We need to conduct workshops to teach Guyanese how to cooperate to raise finance capital. I firmly believe 50,000 Guyanese abroad would gladly invest $10,000 each to purchase ten 20-year bonds, each guaranteeing 6% annual interest, raising a total of $500 million to build a hydropower plant. And, they would be doing it not because of love of country but because it is a sound investment opportunity. Currently, and for the last 10-years, savings in US banks have been earning less than 3 per cent annual interest. We need to recruit good investment banking specialists, economic planners and management professionals.

The concept of raising finance capital from three or four merchants to build the Berbice Bridge was not in itself a bad one, but the government should know there are alternatives. Also the financial architecture (mix of financial instruments) and amortization scheme in the BB was designed to make a select few rich investors fabulously rich. Also investors in bonds and stocks can sell their investments in the trading market any time they want without losing their original capital. These concepts and ideas should be the subject of workshops.

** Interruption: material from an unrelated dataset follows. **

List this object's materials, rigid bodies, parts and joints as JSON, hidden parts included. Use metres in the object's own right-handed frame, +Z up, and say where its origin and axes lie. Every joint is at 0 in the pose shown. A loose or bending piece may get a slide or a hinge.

My Jubilee symposium day ended at an Atlantic diner with 15 old-time pals. It was a wrap session that went on for almost 3 hours, and it covered the entire spectrum of 50 years of Independence – what went wrong, hardly anything was right, obsessions with crazy ideologies, the flaws of the various actors that screwed up the modern history of this country. As always Guyanese love to argue, slamming the tables with the palm of their hands and raising their voices with every additional drink they imbibe. I suddenly realize there was no alcohol; only cappuchino and espresso and light sandwiches and munchy stuff.  But there was a lot of intellectual passion and energy. If only all this energy could be channelled to help develop Guyanese industry and make the nation developed and rich.